This video shows how guilt-inducing climate change messaging has had little impact on individuals or policy makers while a new psychology-based approach to communication has yielded better results.
Students will learn that large companies are using behavioral science methods to get people to reduce their electricity and fuel use.
Teaching Tips
Positives
This video shows students how behavioral scientists at UCLA developed experiments to determine the best way to get people involved and interested in solving the climate crisis.
Students will see how collective action can make a big impact.
Additional Prerequisites
This video contains advertisements at the beginning and the midpoint.
Students should have some background knowledge of the Montreal Protocol, the global agreement to halt CFC production in order to heal the hole in the ozone layer.

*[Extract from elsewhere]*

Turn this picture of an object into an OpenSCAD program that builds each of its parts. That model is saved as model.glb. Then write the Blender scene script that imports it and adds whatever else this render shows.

The video focuses on the impact of electricity conservation without explaining that a lot of electricity is generated from the burning of fossil fuels.
Differentiation
Psychology or life skills classes could discuss how social competition can have positive and negative impacts on people.
Ethics classes could discuss why people were more motivated by learning about the health impacts of climate change than they were by the money-saving information.
Other resources on this topic include this video that explains the psychology behind desirable food and food waste, this lesson that teaches students how to have climate change conversations, and this SubjectToClimate lesson plan on learning how to conserve energy.
Scientist Notes
The resource underscores the importance of changing our behaviour towards climate change. As a global challenge, it presents the need to measure successes, communicating hope to get everyone involved in action irrespective of geographies. This is recommended for teaching.
Standards
Next Generation Science Standards (NGSS)
ESS3: Earth and Human Activity
MS-ESS3-5 Ask questions to clarify evidence of the factors that have caused the rise in global temperatures over the past century.
College, Career, and Civic Life (C3) Standards
Dimension 4: Taking Informed Action
D4.6.6-8 Draw on multiple disciplinary lenses to analyze how a specific problem can manifest itself at local, regional, and global levels over time, identifying its characteristics and causes, and the challenges and opportunities faced by those trying to address the problem.
Common Core English Language Arts Standards (CCSS.ELA)
Speaking & Listening (K-12)
CCSS.ELA-LITERACY.SL.6.2 Interpret information presented in diverse media and formats (e.g., visually, quantitatively, orally) and explain how it contributes to a topic, text, or issue under study.